# To islabike or not to Islabike???



## hobbitonabike (7 Apr 2013)

After learning to ride on a tiny halfrauds bike my mini me is ready for bigger and definately better things. We have been looking round on the web and by far the best option is the Islabike Beinn 20. We popped into our lbs yesterday to see what they had to offer and were shown a Giant Areva 2 which mini me really took to. She didn't rode but will pop back for a test ride. She can't decide which she likes best. There is a £100 difference in price. We are happy to pay more as long as it is warranted. I have read some past posts on Islabikes and wondered if there were any experiences of the Giant? Wish we lived closer to Islabikes so we could test ride but that not an option. So...do we pay more for a bike that has a brilliant reputation but can't test ride or less for one we can test ride but is more of an unknown quantity?? Aarrrrgh minefield lol!!


----------



## Andy_R (7 Apr 2013)

If you've got the cash in the first place, go for the Islabike. Great bikes, small boy has got a Beinn 24 for daily use to school and back, which he's almost outgrown, and a Luath 26 for club use. If you look on the 'bay, you'll see how much people arew illing to pay for second hand. I reckon when we sell his Beinn we'll probably get back about 65-70% of what we paid in the first place, so he's had a fantastic light bike for a couple of years for under £100. Also, if you get one off the 'bay, you'll probably get back what you paid for it when you eventually sell it on again.


----------



## jay clock (7 Apr 2013)

Islabikes all the way. I resold a 5 yr old Beinn 20 at Christmas for 200£ (350 new I think). Excellent bikes


----------



## hobbitonabike (7 Apr 2013)

Thanks Paul but think shes going to need a large from the size guide and she has her heart set on the blue!!


----------



## jay clock (8 Apr 2013)

[QUOTE 2398264, member: 45"]One for sale here....
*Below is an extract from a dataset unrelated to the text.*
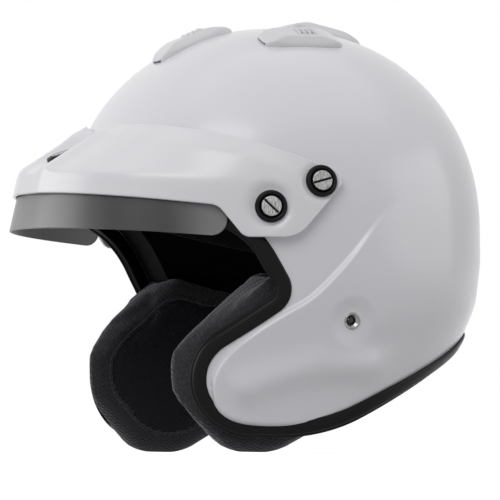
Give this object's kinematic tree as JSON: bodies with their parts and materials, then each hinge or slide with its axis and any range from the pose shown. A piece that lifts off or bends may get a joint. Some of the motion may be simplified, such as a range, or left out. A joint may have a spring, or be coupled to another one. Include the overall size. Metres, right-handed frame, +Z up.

http://forum.ctc.org.uk/viewtopic.php?f=40&t=74568[/quote]
That is one that I sold 2 or 3 years back to those people! And I think they paid me £130 for it!


----------



## Globalti (8 Apr 2013)

We sold our Beinn for almost the same as we paid for it. Fantastic bike and so easy to ride.


----------



## hobbitonabike (8 Apr 2013)

Mini me has decided that she likes the Islabike best which does please me and the hubster greatly...think Islabike will be getting a call this week :-D


----------



## summerdays (8 Apr 2013)

I sold an Islabike 24 recently to someone I know for £200 - the same day the exact same bike went on ebay for £270 which I think is approximately what I bought mine for, so they still seem to be holding their value although they are becoming more common to see now than when I bought that one.


----------



## hobbitonabike (8 Apr 2013)

No I haven't. Will have a look now though. Thanks. :-)


----------



## middleagecyclist (8 Apr 2013)

[QUOTE 2398754, member: 45"]Have you looked at Frog bikes?[/quote]
Just got a Frog bike for daughter. Very nice!


----------



## hobbitonabike (9 Apr 2013)

Ok and the basis of weight, which is mini me's favourite and our choice we have ordered and Islabike. Mini me is very excited and quite frankly so am I lol.


----------



## hobbitonabike (9 Apr 2013)

EbonyWillow said:


> Ok and the basis of weight, which is mini me's favourite and our choice we have ordered and Islabike. Mini me is very excited and quite frankly so am I lol.


I have just realised how many typo's there are in this message!! Terrible lol


----------



## TimCosten (12 Apr 2013)

I've got one for sale on the CTC website at the moment.

http://forum.ctc.org.uk/viewtopic.php?f=40&t=74576

Long way from you though.


----------



## hobbitonabike (12 Apr 2013)

Thanks for the thought but it is a loooong way from us lol.


----------